Re: 3-pin on rando racing ski? Any experience?

Postby lilcliffy » Sat Jan 28, 2017 7:26 am

Hi Bjorn,

Thanks for posting all of this. Despite not being anywhere near ski-mountaineering at this point in my life- neither geographically, nor lifestyle-wise- your interest in the sport from a Nordic perspective, and your do-it-yourself approach captivates me.

Great ideas, excellent photos, and informative links. That illustrated blog on building your own skins and tip attachment is incredible.

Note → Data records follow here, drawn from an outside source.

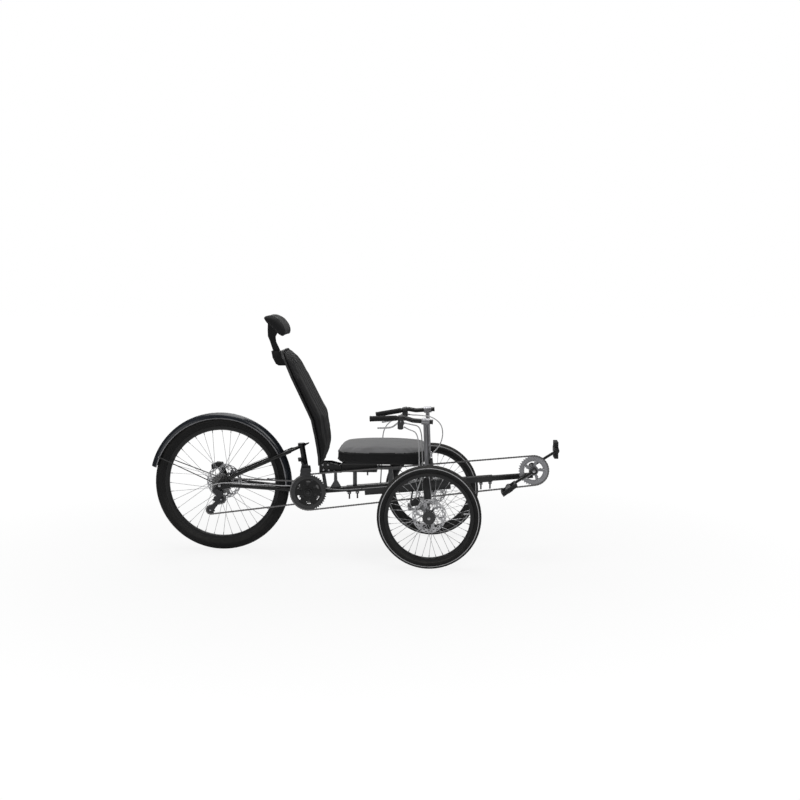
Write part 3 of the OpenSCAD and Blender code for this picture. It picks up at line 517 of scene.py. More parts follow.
def perforated(builder: Builder, centre: Point, radii: Sequence[float], segments: int, t: float,
               keep: Callable[[int, int], bool]) -> None:
    """A disc across the axle with windows.

    Args:
        builder: Where the faces go.
        centre: The disc's middle.
        radii: Radii that split it into bands.
        segments: Steps around.
        t: Thickness.
        keep: Tells whether the cell of a band and a step is metal.
    """
    c = Vector(centre)
    points = [c + Vector((r * math.cos(a), s * t / 2, r * math.sin(a)))
              for s in (1, -1) for r in radii for a in (2 * math.pi * k / segments for k in range(segments))]
    bands = len(radii)

    def index(side: int, band: int, step: int) -> int:
        """Number of a grid point."""
        return (side * bands + band) * segments + step % segments

    def solid(band: int, step: int) -> bool:
        """Whether a cell is metal."""
        return 0 <= band < bands - 1 and keep(band, step % segments)

    faces: list[Sequence[int]] = []
    for b in range(bands - 1):
        for k in range(segments):
            if not solid(b, k):
                continue
            for side in (0, 1):
                quad = [index(side, b, k), index(side, b + 1, k),
                        index(side, b + 1, k + 1), index(side, b, k + 1)]
                faces.append(quad if side == 0 else quad[::-1])
            walls = [((b, k), (b, k + 1), solid(b - 1, k)), ((b + 1, k), (b + 1, k + 1), solid(b + 1, k)),
                     ((b, k), (b + 1, k), solid(b, k - 1)), ((b, k + 1), (b + 1, k + 1), solid(b, k + 1))]
            faces += [(index(0, *p), index(0, *q), index(1, *q), index(1, *p))
                      for p, q, joined in walls if not joined]
    builder.add(points, faces)


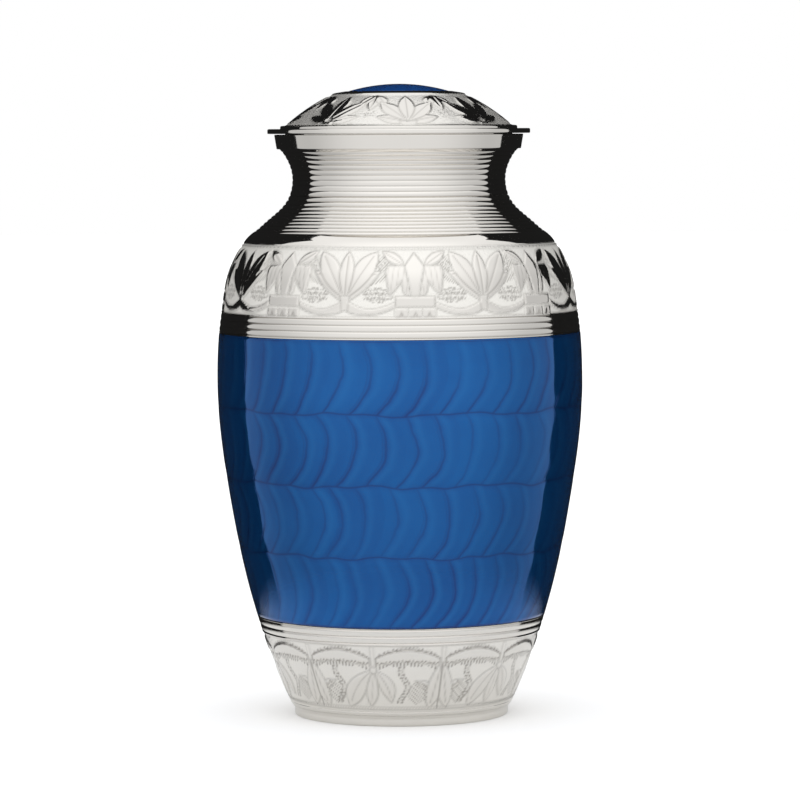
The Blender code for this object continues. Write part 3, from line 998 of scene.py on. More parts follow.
@dataclass(frozen=True)
class FiredEnamel:
    """Translucent blue enamel brushed over bright metal in curved strokes and fired.

    It gives the eye a deep glossy blue that lights up where the metal below faces the light, and sinks to
    navy where it doesn't, with the brush's strokes as darker arcs.
    """

    name: str = "fired_blue_enamel"
    body: str = "105FA5"
    deep: str = "0B3A80"
    line: str = "1C2A68"
    light: str = "2A7CC0"
    metal_share: float = 0.85
    brush: Brushwork = Brushwork()
    wander: float = 0.05
    jitter: float = 0.38
    offset: float = 0.3
    soft_dark: float = 0.45
    line_dark: float = 0.75
    pale_share: float = 0.40
    gloss: float = 0.045
    glaze: float = 0.28
    glaze_gloss: float = 0.02

    def build(self) -> bpy.types.Material:
        """Builds the material.

        Returns:
            The material, which reads the UV map strokes: strokes round the piece, and rows up it.
        """
        made, node = bare_material(self.name)
        brush = self.brush
        place = node("ShaderNodeTexCoord").outputs["Object"]
        across, up, _ = node(SPLIT, None, node("ShaderNodeUVMap", {"uv_map": "strokes"})).outputs
        # Noise per metre, detail and roughness: rows wander over 11 mm, arcs swell over 33, strokes shake
        # over 18, the glaze clouds over 38 with specks of 4, and the brush runs dry over patches of 62
        wander, swell, shake, clouds, specks, dry = (
            node(NOISE, Vector=place, Scale=scale, Detail=detail, Roughness=rough) for scale, detail, rough in
            ((90.0, 2.0, 0.5), (30.0, 1.0, 0.5), (55.0, 3.0, 0.6), (26.0, 4.0, 0.6), (240.0, 3.0, 0.5),
             (16.0, 1.0, 0.5)))
        up = node(MATH, SCALE_ADD, node(MATH, SUBTRACT, wander, 0.5), self.wander, up)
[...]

In another dimension, I would love to pursue competitive ski-mo racing...I actually think I have the drive, skills and the constitution for it- just not able to pursue it at this point in my life. Very happy to live vicariously through people like you!
Gareth
The pursuit of XCD balance: cross-country AND down-hill skiing in the backcountry

iBjorn
Posts: 65
Joined: Fri Feb 19, 2016 5:21 pm

Re: 3-pin Racing

Postby iBjorn » Sat Jan 28, 2017 5:08 pm

Both skis now mounted, the Transalps landed at 1560 gram each - almost 600 gram more than the Atomics, but it is a much larger and sturdier ski and the LiteDogz is a much sturdier binding than the Rottefellas. Did try the Atomics tonight at a nearby pisted hill. Did 10 laps and approximatly 1500 feet - works like a charm. Amazing feeling going uphill the first lap, I smiled all the way up...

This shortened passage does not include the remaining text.